▶ Task details:
Among the records that follow, count the lines with the string "model"; report only that count.

▶ Recorded information:

**********

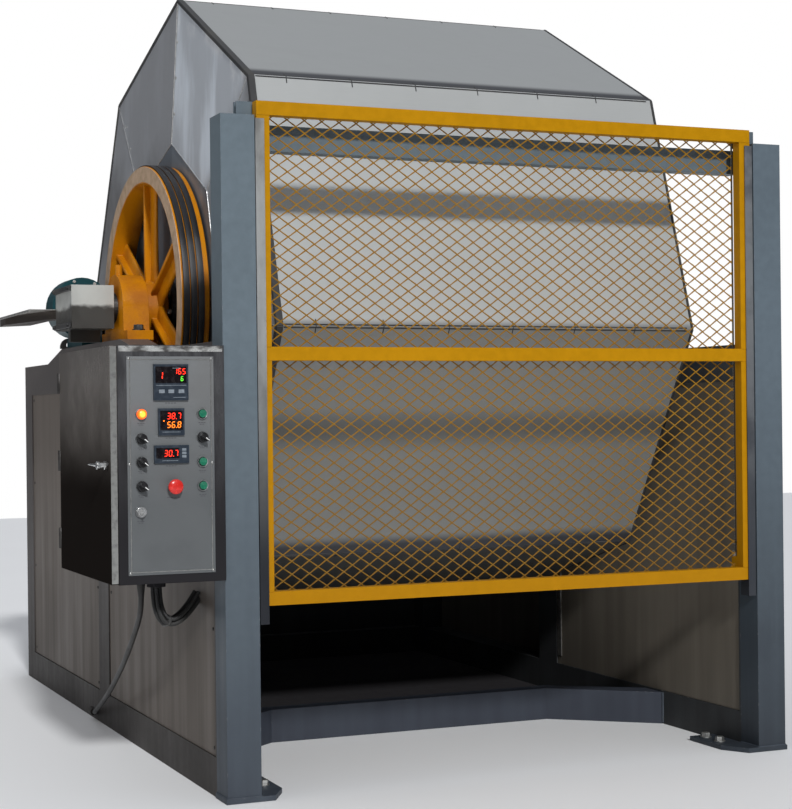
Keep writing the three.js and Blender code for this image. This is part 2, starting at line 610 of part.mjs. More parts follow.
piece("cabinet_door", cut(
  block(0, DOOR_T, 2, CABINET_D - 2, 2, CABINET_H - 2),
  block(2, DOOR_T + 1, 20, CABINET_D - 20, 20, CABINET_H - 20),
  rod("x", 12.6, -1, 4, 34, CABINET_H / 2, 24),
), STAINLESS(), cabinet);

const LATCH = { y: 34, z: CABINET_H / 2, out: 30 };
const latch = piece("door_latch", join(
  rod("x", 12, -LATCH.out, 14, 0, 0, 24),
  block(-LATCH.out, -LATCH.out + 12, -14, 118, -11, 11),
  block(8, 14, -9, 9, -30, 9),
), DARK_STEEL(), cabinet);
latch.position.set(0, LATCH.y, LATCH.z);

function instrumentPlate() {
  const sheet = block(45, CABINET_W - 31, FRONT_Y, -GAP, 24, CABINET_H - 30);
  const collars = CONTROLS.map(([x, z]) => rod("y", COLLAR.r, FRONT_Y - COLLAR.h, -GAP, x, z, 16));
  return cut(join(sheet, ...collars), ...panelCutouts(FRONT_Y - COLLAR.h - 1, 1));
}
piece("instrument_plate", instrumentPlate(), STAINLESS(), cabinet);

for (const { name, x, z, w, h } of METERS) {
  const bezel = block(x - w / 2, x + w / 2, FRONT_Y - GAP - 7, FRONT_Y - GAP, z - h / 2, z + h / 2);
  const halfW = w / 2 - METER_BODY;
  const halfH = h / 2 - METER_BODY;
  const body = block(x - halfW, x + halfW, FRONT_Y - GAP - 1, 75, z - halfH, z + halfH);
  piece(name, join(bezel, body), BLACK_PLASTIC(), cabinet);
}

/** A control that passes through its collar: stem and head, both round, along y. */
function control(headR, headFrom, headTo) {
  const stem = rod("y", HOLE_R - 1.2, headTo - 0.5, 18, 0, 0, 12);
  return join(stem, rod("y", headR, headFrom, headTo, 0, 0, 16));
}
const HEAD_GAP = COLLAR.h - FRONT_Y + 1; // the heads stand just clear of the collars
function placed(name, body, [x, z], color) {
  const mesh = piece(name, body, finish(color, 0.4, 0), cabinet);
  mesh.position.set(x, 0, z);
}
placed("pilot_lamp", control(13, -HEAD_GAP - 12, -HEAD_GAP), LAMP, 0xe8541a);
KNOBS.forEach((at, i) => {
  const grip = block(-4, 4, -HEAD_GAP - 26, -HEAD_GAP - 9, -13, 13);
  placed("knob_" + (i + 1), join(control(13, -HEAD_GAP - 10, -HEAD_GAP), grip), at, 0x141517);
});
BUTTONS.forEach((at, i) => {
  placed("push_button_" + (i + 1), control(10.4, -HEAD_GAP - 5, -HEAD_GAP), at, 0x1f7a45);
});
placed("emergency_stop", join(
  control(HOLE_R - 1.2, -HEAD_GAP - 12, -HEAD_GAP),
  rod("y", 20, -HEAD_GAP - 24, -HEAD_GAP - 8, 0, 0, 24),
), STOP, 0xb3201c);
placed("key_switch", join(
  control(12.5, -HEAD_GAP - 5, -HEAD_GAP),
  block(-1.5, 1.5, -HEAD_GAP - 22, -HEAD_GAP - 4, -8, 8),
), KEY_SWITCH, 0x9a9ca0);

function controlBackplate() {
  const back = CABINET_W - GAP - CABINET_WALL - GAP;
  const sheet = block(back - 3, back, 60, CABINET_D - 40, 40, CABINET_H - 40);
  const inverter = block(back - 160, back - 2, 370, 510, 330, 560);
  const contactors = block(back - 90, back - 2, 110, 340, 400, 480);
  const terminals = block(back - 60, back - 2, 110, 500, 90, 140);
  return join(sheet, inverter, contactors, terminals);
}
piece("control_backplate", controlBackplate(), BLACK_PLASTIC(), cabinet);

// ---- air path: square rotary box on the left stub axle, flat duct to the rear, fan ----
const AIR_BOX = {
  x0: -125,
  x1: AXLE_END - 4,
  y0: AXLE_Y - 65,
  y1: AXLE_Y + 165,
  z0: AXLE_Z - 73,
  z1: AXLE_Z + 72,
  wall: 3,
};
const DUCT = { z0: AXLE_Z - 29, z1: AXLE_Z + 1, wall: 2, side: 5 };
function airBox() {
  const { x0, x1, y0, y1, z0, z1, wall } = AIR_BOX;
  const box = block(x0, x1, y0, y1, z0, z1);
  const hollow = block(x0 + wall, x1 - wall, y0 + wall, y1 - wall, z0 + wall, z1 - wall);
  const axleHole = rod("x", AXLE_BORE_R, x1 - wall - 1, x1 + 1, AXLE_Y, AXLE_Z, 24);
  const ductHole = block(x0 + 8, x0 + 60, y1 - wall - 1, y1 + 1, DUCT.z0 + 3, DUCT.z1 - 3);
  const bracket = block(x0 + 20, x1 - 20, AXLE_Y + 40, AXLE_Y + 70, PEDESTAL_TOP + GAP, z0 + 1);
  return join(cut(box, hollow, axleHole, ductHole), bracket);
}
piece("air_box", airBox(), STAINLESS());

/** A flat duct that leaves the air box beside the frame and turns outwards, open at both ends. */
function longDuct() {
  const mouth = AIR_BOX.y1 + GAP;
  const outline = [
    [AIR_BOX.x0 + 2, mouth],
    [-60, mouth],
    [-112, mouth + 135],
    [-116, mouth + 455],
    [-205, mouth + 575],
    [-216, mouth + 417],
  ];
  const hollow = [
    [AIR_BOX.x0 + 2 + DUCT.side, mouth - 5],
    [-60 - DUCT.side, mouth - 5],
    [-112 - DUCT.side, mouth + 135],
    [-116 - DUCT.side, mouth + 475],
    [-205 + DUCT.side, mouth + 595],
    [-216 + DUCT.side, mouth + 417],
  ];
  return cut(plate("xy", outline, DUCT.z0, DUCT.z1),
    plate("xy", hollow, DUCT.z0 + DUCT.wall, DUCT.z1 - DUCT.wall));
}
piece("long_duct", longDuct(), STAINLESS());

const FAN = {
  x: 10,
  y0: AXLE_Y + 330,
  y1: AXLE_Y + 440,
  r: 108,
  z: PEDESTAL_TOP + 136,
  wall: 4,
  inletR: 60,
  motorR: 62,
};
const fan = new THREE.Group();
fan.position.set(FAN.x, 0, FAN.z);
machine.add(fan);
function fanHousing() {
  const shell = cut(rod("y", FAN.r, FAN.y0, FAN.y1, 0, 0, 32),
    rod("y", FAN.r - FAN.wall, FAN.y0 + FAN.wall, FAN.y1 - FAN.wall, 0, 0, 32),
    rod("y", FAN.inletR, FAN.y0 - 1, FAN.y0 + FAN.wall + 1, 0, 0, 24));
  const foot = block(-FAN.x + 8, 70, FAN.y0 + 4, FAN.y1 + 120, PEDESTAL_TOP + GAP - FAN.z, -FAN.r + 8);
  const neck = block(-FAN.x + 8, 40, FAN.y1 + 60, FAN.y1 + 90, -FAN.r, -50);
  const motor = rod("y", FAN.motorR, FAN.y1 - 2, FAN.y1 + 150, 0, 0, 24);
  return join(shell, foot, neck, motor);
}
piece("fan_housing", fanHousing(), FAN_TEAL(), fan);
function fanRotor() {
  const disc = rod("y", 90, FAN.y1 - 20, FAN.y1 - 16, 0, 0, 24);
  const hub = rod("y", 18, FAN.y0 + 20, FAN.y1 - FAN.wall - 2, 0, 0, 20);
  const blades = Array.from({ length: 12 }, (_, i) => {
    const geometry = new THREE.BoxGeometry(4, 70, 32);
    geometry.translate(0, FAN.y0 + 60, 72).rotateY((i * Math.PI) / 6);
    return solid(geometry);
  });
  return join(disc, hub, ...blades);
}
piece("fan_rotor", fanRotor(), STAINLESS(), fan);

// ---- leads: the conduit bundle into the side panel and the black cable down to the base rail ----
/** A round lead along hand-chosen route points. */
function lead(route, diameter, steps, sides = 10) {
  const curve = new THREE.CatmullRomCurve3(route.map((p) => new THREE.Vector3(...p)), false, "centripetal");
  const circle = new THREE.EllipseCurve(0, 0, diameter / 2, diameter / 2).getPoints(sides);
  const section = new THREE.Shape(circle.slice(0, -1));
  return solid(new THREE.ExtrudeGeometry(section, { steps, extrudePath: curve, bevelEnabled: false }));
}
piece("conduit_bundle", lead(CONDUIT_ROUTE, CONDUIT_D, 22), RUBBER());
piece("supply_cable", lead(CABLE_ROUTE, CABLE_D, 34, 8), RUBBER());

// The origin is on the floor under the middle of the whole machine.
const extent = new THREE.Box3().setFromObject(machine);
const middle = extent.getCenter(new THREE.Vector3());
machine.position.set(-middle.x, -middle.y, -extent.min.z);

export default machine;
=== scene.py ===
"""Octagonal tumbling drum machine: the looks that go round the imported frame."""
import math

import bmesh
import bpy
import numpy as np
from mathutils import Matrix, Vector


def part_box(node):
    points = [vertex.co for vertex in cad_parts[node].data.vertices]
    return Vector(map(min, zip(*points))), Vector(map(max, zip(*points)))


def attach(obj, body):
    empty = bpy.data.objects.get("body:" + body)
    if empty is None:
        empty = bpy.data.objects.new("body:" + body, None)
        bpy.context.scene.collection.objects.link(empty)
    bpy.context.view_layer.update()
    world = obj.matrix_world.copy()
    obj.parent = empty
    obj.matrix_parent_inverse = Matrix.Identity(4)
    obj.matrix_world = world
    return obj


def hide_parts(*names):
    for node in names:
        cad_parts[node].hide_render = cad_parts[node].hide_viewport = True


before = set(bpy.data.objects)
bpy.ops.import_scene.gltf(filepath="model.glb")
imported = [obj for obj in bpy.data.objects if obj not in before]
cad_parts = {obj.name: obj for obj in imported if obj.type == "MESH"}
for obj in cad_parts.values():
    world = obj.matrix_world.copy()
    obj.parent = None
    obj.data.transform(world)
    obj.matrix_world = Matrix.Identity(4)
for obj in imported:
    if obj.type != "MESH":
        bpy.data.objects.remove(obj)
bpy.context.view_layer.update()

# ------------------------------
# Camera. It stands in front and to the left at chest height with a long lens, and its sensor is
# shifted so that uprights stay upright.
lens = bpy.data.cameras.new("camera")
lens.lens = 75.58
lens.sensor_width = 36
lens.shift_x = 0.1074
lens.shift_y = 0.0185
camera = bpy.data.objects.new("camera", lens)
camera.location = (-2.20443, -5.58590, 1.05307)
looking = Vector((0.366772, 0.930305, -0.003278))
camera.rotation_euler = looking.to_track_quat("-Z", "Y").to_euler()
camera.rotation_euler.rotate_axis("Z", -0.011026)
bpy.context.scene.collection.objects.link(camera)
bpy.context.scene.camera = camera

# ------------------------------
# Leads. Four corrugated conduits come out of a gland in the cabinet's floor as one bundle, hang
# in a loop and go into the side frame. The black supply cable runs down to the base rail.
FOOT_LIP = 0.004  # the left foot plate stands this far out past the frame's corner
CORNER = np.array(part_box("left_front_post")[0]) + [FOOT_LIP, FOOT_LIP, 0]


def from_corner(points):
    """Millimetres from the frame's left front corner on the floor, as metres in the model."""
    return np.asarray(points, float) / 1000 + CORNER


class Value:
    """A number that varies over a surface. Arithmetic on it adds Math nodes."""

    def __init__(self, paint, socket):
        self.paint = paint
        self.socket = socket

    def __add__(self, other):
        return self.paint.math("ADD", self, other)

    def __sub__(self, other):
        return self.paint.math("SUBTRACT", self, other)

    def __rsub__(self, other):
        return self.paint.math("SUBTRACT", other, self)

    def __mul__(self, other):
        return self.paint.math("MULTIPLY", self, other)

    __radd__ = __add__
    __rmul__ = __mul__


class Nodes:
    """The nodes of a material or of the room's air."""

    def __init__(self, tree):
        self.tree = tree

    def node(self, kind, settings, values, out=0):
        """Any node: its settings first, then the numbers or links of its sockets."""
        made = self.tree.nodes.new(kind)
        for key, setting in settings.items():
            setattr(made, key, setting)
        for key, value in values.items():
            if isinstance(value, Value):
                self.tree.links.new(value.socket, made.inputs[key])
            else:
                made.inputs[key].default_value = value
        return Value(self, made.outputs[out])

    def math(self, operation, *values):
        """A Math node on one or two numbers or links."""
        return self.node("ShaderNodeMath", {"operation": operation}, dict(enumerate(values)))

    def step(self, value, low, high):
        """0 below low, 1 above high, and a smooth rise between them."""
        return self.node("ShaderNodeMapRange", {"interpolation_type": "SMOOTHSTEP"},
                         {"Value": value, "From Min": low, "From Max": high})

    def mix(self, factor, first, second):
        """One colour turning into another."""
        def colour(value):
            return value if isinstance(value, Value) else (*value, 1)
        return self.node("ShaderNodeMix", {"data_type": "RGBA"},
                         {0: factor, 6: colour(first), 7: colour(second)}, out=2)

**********

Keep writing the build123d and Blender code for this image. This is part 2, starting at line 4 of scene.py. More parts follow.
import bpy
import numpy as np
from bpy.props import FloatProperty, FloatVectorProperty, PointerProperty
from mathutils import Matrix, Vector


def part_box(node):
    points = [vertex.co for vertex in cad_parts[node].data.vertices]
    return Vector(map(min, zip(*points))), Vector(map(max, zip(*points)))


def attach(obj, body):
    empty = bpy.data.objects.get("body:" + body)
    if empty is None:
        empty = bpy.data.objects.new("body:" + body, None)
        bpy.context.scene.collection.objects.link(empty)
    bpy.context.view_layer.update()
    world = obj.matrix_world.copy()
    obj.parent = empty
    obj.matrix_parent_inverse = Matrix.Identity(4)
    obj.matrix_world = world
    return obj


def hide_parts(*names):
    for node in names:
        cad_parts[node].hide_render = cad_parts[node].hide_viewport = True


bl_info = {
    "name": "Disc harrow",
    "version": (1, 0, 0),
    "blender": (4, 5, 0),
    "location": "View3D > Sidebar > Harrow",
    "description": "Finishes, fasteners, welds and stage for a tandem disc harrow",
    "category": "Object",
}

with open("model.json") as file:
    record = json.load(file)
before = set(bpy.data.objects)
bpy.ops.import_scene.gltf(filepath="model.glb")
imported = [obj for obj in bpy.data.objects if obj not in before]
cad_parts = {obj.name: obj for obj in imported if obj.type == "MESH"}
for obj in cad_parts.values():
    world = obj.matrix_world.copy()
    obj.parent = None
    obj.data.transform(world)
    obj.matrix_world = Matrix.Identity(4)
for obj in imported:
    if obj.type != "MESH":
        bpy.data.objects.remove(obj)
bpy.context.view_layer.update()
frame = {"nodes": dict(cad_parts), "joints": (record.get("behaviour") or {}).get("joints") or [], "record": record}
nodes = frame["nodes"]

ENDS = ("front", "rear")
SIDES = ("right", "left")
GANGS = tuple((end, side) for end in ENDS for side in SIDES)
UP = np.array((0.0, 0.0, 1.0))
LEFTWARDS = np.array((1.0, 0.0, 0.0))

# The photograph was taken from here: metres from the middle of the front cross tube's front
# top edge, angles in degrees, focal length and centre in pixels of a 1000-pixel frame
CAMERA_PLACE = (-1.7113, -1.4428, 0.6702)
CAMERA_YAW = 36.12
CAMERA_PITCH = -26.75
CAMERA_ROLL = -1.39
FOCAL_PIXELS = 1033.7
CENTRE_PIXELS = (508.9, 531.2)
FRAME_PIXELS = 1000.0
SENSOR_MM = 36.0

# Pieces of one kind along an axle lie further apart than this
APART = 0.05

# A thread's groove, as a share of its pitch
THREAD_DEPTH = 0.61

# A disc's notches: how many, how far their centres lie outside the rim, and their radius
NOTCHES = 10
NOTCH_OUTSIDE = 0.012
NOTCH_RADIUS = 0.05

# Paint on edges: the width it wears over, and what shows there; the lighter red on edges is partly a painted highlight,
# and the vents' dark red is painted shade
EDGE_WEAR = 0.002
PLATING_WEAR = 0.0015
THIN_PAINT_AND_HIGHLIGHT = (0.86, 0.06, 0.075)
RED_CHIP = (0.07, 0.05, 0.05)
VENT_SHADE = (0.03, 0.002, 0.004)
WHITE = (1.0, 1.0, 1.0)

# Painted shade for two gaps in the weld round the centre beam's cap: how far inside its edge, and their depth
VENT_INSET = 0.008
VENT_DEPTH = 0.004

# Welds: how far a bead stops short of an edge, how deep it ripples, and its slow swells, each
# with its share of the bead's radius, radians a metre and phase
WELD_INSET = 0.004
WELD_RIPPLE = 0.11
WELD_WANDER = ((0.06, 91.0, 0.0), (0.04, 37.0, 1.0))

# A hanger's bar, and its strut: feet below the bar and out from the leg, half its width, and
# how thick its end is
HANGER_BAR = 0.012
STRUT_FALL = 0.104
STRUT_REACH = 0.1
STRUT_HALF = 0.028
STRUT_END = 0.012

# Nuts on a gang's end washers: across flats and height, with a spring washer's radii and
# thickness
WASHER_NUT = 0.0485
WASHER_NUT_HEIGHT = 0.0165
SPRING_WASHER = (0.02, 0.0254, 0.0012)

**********

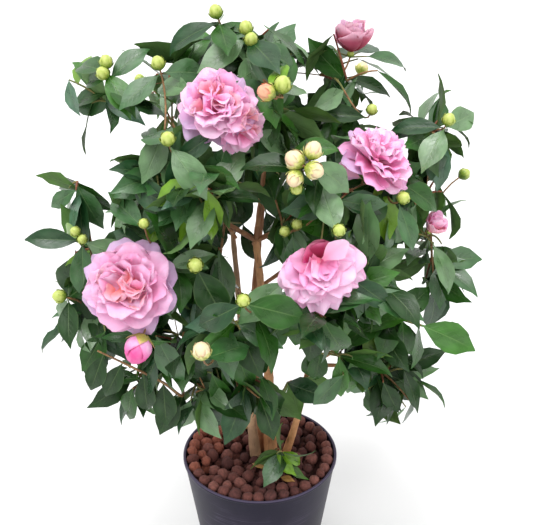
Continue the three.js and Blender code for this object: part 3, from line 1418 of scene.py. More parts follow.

**********

▶ Final result:
4